# Bundesbank To Commence Repatriating Gold From New York Fed



## jimdoc (Jan 14, 2013)

http://www.zerohedge.com/news/2013-01-14/it-begins-bundesbank-commence-repatriating-gold-new-york-fed


----------



## Golddigger Greg (Jan 15, 2013)

:shock: Reading the comments section was very interesting, to say the least. Thanks for posting Jim!


----------



## butcher (Jan 16, 2013)

If all the gold in the world, was distributed evenly among all of the people, how much would each person have to trade for bread?
. 
Humanity has just hit the 7 billion mark.
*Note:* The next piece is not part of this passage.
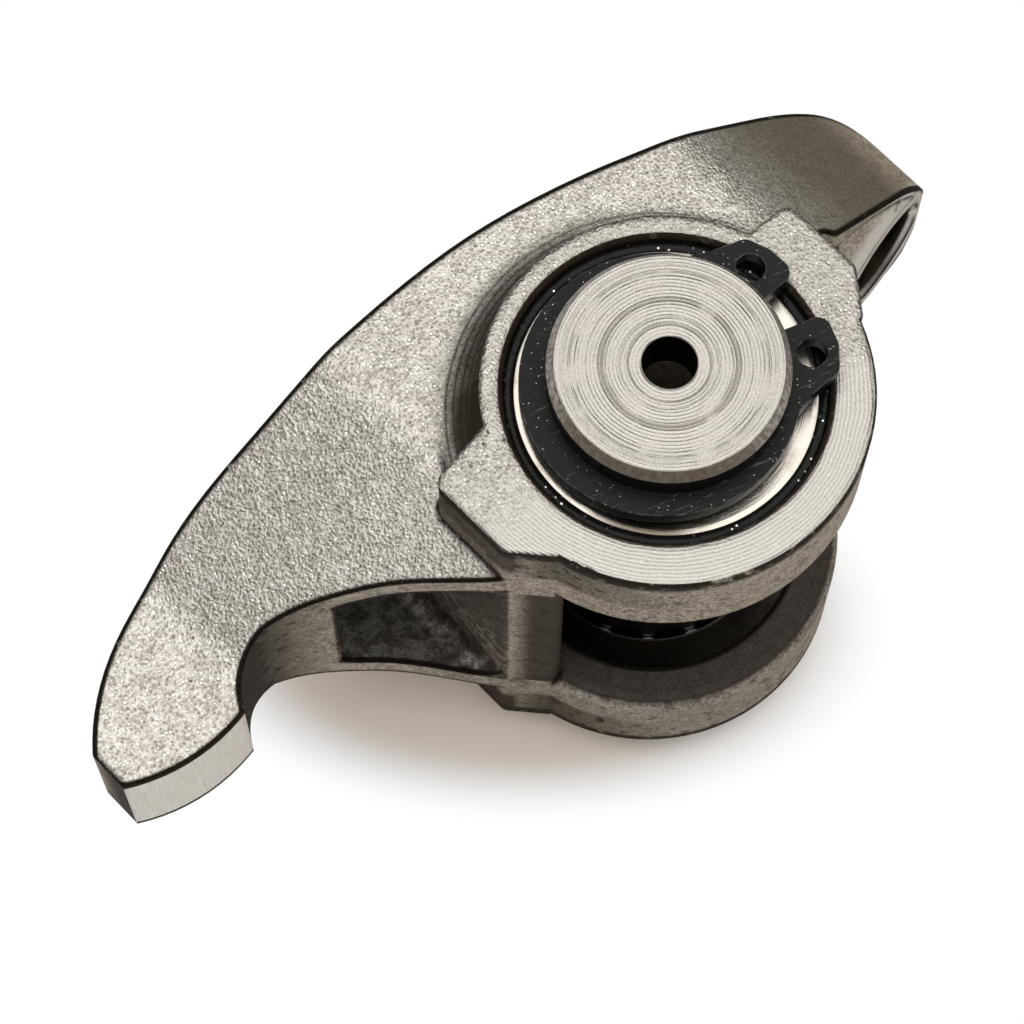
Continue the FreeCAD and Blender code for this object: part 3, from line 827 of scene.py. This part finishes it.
class ROCKER_OT_bearings(bpy.types.Operator):
    """Finish the drawn shells, the cages and the needles"""

    bl_idname = "rocker.bearings"
    bl_label = "Needle bearings"

    def execute(self, context):
        s = context.scene.rocker_bearings
        f = Finish("bearing_steel_drawn")
        drawn = f.noise(0.2, 3.0, 0.6, f.joined(f.radius * 2.0, f.x * 0.1, f.y * 0.1))
        oil = f.noise(2.2, 3.0).rise(0.5, 0.68)
        colour = f.mix(drawn, s.drawn_shadow_colour, s.colour)
        colour = f.mix(oil * 0.5, colour, s.film_colour)
        browned = (f.along(BROWNED_SIDE) - f.radius * 0.86).rise(0.0, 0.8)
        colour = f.mix(browned * (0.65 + drawn * 0.4), colour, s.browned_colour)
        # Painted shade with old oil on the shells deep in the gap and in their rolled outer corners
        hidden_in_shade = abs(f.z).rise(SHELL_TOP - 1.0, SHELL_TOP - 1.6)
        corner_oil_and_shade = f.radius.rise(10.0, 10.12)
        colour = f.mix((hidden_in_shade + corner_oil_and_shade).at_most(1.0) * 0.93, colour, s.oil_and_shade_colour)
        f.set(Base_Color=colour, Roughness=0.2 + drawn * 0.12, Normal=f.bump(drawn, 0.012))
        paint([f"bearing_shell_{side}" for side in SIDES], f)

        f = Finish("cage_steel_oiled", Coat_Weight=0.4, Coat_Roughness=0.1)
        stain = f.noise(0.8, 3.0, 0.6)
        colour = f.mix(stain, s.cage_stain_colour, s.cage_colour)
        f.set(Base_Color=colour, Roughness=0.3 + stain * 0.2, Normal=f.bump(stain, 0.02))
        paint([f"bearing_cage_{side}" for side in SIDES], f)

        f = Finish("needle_steel_ground")
        ground = f.noise(0.25, 2.0, 0.5, f.joined(f.x, f.y, f.z * 6.0))
        colour = f.mix(ground, s.needle_shadow_colour, s.colour)
        f.set(Base_Color=colour, Roughness=0.14 + ground * 0.1, Normal=f.bump(ground, 0.006))
        paint([name for name in NODES if name.startswith("needle_")], f)
        return {"FINISHED"}


def area_lamp(name, place, aim, size, power, colour):
    """A soft box at that place, facing the aim. Its size and power are in metres and watts."""
    lamp = bpy.data.lights.new(name, "AREA")
    lamp.shape = "RECTANGLE"
    lamp.size, lamp.size_y = size
    lamp.energy = power
    lamp.color = colour
    holder = bpy.data.objects.new(name, lamp)
    bpy.context.scene.collection.objects.link(holder)
    away = Vector(place) - Vector(aim)
    turn = away.to_track_quat("Z", "Y").to_matrix().to_4x4()
    holder.matrix_world = Matrix.Translation(place) @ turn


class ROCKER_OT_stage(bpy.types.Operator):
    """Set the floor, the soft box, the sky and the camera"""

    bl_idname = "rocker.stage"
    bl_label = "Studio stage"

    def execute(self, context):
        s = context.scene.rocker_stage
        self.lay_floor(s)
        self.light(context.scene, s)
        self.set_camera(context.scene, s)
        context.scene.view_settings.view_transform = "Standard"
        return {"FINISHED"}

    def lay_floor(self, s):
        mesh = bpy.data.meshes.new("studio_floor")
        shape = bmesh.new()
        bmesh.ops.create_circle(shape, cap_ends=True, segments=96, radius=4.0)
        shape.to_mesh(mesh)
        shape.free()
        mesh.transform(Matrix.Translation((0.0, 0.0, s.floor_height)))
        floor = bpy.data.objects.new("studio_floor", mesh)
        bpy.context.scene.collection.objects.link(floor)
        f = Finish("paper_white", metallic=0.0, Specular_IOR_Level=0.2)
        path = f.node("ShaderNodeLightPath")
        seen = (path + path.other("Is Glossy Ray") + path.other("Is Transmission Ray")).at_most(1.0)
        beside = (f.along(PICTURE_RIGHT) + 9.0) / 28.0
        below = (f.along(PICTURE_DOWN) - 3.0) / 15.0
        reach = (beside * beside + below * below).root()
        far = reach.rise(0.66, 1.02)
        paper_colour = f.mix(f.noise(60.0), s.floor_colour, [0.99 * c for c in s.floor_colour])
        # Painted warm tint of the shadow, on the paper near the arm
        f.set(Base_Color=f.mix(reach.rise(1.0, 0.6), paper_colour, s.shadow_tint_colour), Roughness=0.8)
        white = f.node("ShaderNodeEmission", None, [(1.0, 1.0, 1.0), 1.0])
        paper = Wire(f, f.shader.outputs[0])
        shown = f.node("ShaderNodeMixShader", None, [seen * far, paper, white])
        f.links.new(shown.socket, f.output.inputs["Surface"])
        mesh.materials.append(f.material)

    def light(self, scene, s):
        world = bpy.data.worlds.new("studio_air")
        world.use_nodes = True
        tree = Tree(world.node_tree)
        _, _, height = tree.parts(tree.node("ShaderNodeTexCoord"))
        stops = [
            (0.0, (0.4, 0.4, 0.4)),
            (0.5, (0.17, 0.165, 0.16)),
            (0.64, (0.06, 0.057, 0.053)),
            (0.8, (0.07, 0.068, 0.065)),
            (1.0, (0.6, 0.6, 0.6)),
        ]
        air = tree.node("ShaderNodeValToRGB", {"stops": stops}, [height * 0.5 + 0.5])
        background = tree.node("ShaderNodeBackground", None, {"Color": air, "Strength": 1.0})
        output = tree.nodes.new("ShaderNodeOutputWorld")
        tree.links.new(background.socket, output.inputs["Surface"])
        scene.world = world
        place, aim = (0.04, 0.08, 0.62), (0.04, 0.08, 0.0)
        power, warm_white = 6.4 * s.lamp_strength, (1.0, 0.99, 0.975)
        area_lamp("overhead_box", place, aim, (1.1, 1.1), power, warm_white)

    def set_camera(self, scene, s):
        lens = bpy.data.cameras.new("camera")
        lens.lens = s.focal_length
        lens.sensor_width = 36.0
        lens.clip_start, lens.clip_end = 0.01, 20.0
        camera = bpy.data.objects.new("camera", lens)
        scene.collection.objects.link(camera)
        right = CAMERA_RIGHT * math.cos(CAMERA_ROLL) + CAMERA_UP * math.sin(CAMERA_ROLL)
        up = CAMERA_UP * math.cos(CAMERA_ROLL) - CAMERA_RIGHT * math.sin(CAMERA_ROLL)
        turn = Matrix((right, up, CAMERA_BACK)).transposed().to_4x4()
        camera.matrix_world = Matrix.Translation(CAMERA_PLACE) @ turn
        scene.camera = camera


class ROCKER_PT_panel(bpy.types.Panel):
    """The settings and the pieces"""

    bl_idname = "ROCKER_PT_panel"
    bl_label = "Rocker arm"
    bl_space_type = "VIEW_3D"
    bl_region_type = "UI"
    bl_category = "Rocker arm"

    def draw(self, context):
        for name, (group, operators) in GROUPS.items():
            box = self.layout.box()
            settings = getattr(context.scene, name)
            for field in group.__annotations__:
                box.prop(settings, field)
            for operator in operators:
                box.operator(operator.bl_idname)


GROUPS = {
    "rocker_casting": (CastingSettings, [ROCKER_OT_casting]),
    "rocker_trunnion": (TrunnionSettings, [ROCKER_OT_trunnion]),
    "rocker_rings": (RingSettings, [ROCKER_OT_rings]),
    "rocker_bearings": (BearingSettings, [ROCKER_OT_bearings]),
    "rocker_oil": (OilSettings, [ROCKER_OT_oil]),
    "rocker_stage": (StageSettings, [ROCKER_OT_stage]),
}


def register():
    for name, (group, operators) in GROUPS.items():
        bpy.utils.register_class(group)
        setattr(bpy.types.Scene, name, bpy.props.PointerProperty(type=group))
        for operator in operators:
            bpy.utils.register_class(operator)
    bpy.utils.register_class(ROCKER_PT_panel)


def unregister():
    bpy.utils.unregister_class(ROCKER_PT_panel)
    for name, (group, operators) in reversed(GROUPS.items()):
        for operator in operators:
            bpy.utils.unregister_class(operator)
        delattr(bpy.types.Scene, name)
        bpy.utils.unregister_class(group)


def main():
    register()
    bpy.ops.rocker.casting()
    bpy.ops.rocker.trunnion()
    bpy.ops.rocker.rings()
    bpy.ops.rocker.bearings()
    bpy.ops.rocker.oil()
    bpy.ops.rocker.stage()


if __name__ == "__main__":
    main()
That leaves just under 24 grams of gold to each person on planet earth.

Do you have your ¾ ounce of gold buried, if you buried more consider yourself a rich man in the world.

http://www.numbersleuth.org/worlds-gold/
http://en.wikipedia.org/wiki/Gold_reserve


Looks like faith in our money system, is losing ground quickly, this reminds me of the depression, run on banks for money that soon was no longer there.
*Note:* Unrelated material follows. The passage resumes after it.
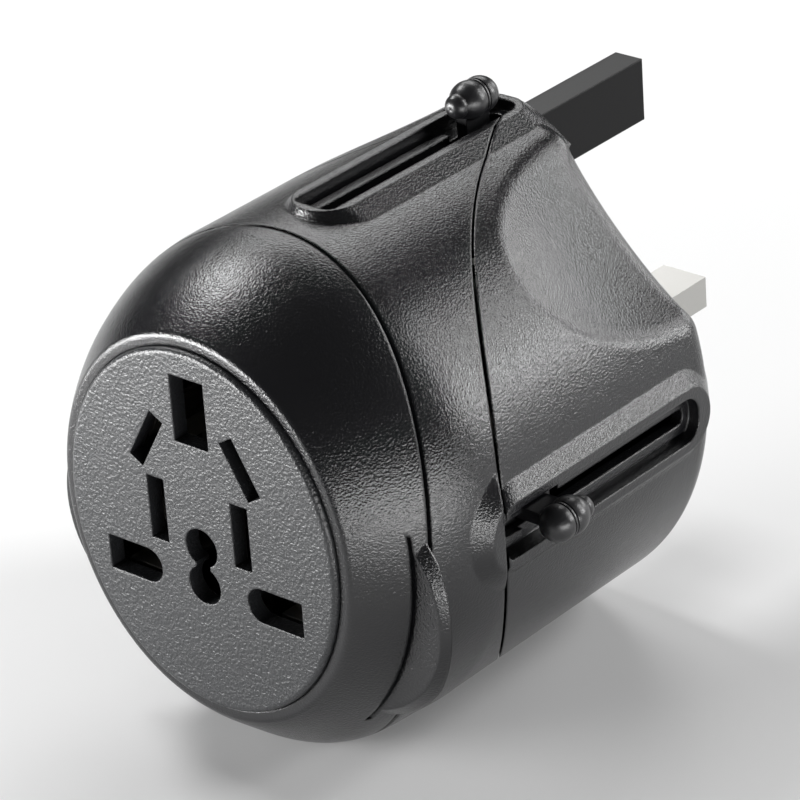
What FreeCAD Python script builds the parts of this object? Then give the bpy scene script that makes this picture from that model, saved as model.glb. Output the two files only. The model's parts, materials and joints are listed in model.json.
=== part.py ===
"""Travel adapter: a black oval body with a multi-country socket and three sliding plugs.

X runs across the body, Y from the socket towards the wall, Z up. Millimetres.
The origin is on the wall face, midway between the line and neutral pins of the rectangular plug.
Distances called "..._from_front" are measured along Y from the socket face.
"""
import FreeCAD
import Part
import math
import os

V = FreeCAD.Vector
ALONG = V(0, 1, 0)
FAR = 100.0  # longer than the body, for cutting tools
NEAR = 0.1   # tolerance for picking edges

# Fits
running_fit = 0.06      # radial play of the turning blade holders
slide_gap = 0.25        # play of pins and stems in their slots
seat_gap = 0.10         # play of the socket plate in its seat
seam_gap = 0.5          # groove between two shells

# Body shells
body_length = 59.3
body_half_width = 28.7
body_half_height = 31.2
body_axis_z = -2.7
wall = 2.0
shoulder_wall_extra = 0.9   # radial wall added where the shoulder slopes
wall_face_thickness = 2.5
rear_edge_radius = 3.5
shoulder_length = 19.0
shoulder_side_power = 2.1
shoulder_top_power = 2.2
belly_shoulder_length = 9.5     # the underside reaches full depth sooner
belly_shoulder_power = 1.3
shoulder_stations = 7

# Socket plate
face_half_width = 19.9
face_half_height = 22.7
face_centre_z = -2.2
face_thickness = 2.2
face_proud = 0.8
face_edge_radius = 0.6
face_land = 1.4         # cap rim left around the plate
cap_lip_radius = 0.9
seat_ledge = 2.0        # width of the ledge that the plate rests on
seat_thickness = 1.6

# Seam between cap and middle shell, an arc seen from the side
cap_seam_from_front = 8.2
cap_seam_centre_z = -9.9
cap_seam_radius = 86.0

# Seam between middle and rear shell, two arcs seen from above that leave a tongue
tongue_side_from_front = 18.6
tongue_tip_from_front = 52.9
tongue_tip_half_width = 3.0
tongue_radius = 84.0

# Pull ears on the cap, discs that stand out of its sides, each with a groove in front of it
ear_radius = 15.4       # at its back, against the seam
ear_taper = 1.2         # smaller radius at its front
ear_proud = 1.0         # beyond the body's half width
ear_centre_z = -9.2
ear_from_front = 7.2
ear_thickness = 1.4
ear_edge_radius = 0.25
ear_groove_width = 0.5
ear_groove_depth = 0.6

# Thumb dimples in the rear shell
dimple_angle = 45.0
dimple_radius = 66.0
dimple_floor = 25.4     # from the body axis to the deepest point
dimple_from_front = 59.0
dimple_edge_radius = 4.0

# Slider channels and knobs. Channel depths are measured from the rim's top.
rim_half_width = 4.0        # of its flat top
rim_flare = 1.2             # how far the sides slope outwards
rim_front_flare = 0.4
rim_proud = 1.0
rim_root = 3.6              # how far a rim reaches down, past the rounded rear edge
rim_rear_radius = 1.2       # where a rim's rear end meets the wall face
rim_end = 7.0               # from a knob's furthest middle place to the rim's end
recess_half_width = 2.9
recess_corner = 1.2         # front corners
recess_rear_corner = 2.5
groove_depth = 2.3          # beside the rails and under the parked knob
rail_depth = 1.55
slide_rail_half_width = 2.25
stem_slot_half_width = 1.0
stem_slot_end = 1.2         # from the slot's end to the recess's end
pit_half_length = 3.3       # the rails stop under the parked knob
side_rim = (16.5, 56.2)     # ends, from the front
side_recess = (18.2, 54.0)
bulb_radius = 6.7           # round front end of a side rim, at the body's surface
bulb_top_radius = 5.4
bulb_from_front = 15.9
bulb_edge_radius = 0.8
side_slider_z = -2.5
knob_radius = 2.2
knob_rise = 2.2         # knob axis above the rim
knob_nose = 3.9         # from the stem's middle to the nub's end
knob_tail = 3.7         # from the stem's middle to the dome's end
knob_nub_radius = 1.45
knob_nub_ratio = 0.7        # nub's radius near its end, as a share
knob_waist_ratio = 0.86     # radius midway to the nub, as a share
knob_crown_ratio = 0.78     # radius near the dome's end, as a share
knob_groove = 0.2
knob_rings = (0.4, 0.6, 0.85, 1.05)     # edges of two fine grooves, from the stem's middle
knob_press = 1.0
stem_length_y = 4.2
uk_knob_from_front = 51.6
side_knob_from_front = 26.0

# Sockets for the stems, in each carriage
head_gap = 0.4          # carriage below the shell's inner face
stem_reach = 1.6        # stem inside its carriage
spring_room = 1.5       # left below a pressed stem
pocket_wall = 1.2
spring_thickness = 0.25
spring_width = 1.6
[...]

Run on Gold held in the country’s reserves does not surprise me, I just wonder if it is actually still there, or if you would just not find another piece of paper with IOU behind the vault doors.


----------



## jimdoc (Jan 17, 2013)

It Will Take The Fed Seven Years To Deliver 300 Tons Of German Gold

http://www.zerohedge.com/news/2013-01-16/it-will-take-fed-seven-years-deliver-300-tons-german-gold?page=1

http://demonocracy.info/infographics/world/gold/gold.html


----------



## gold4mike (Jan 17, 2013)

The genie is out of the bottle now!

It will be interesting to see who follows suit and how quickly they can get delivery.

Don't part with any of your gold.


----------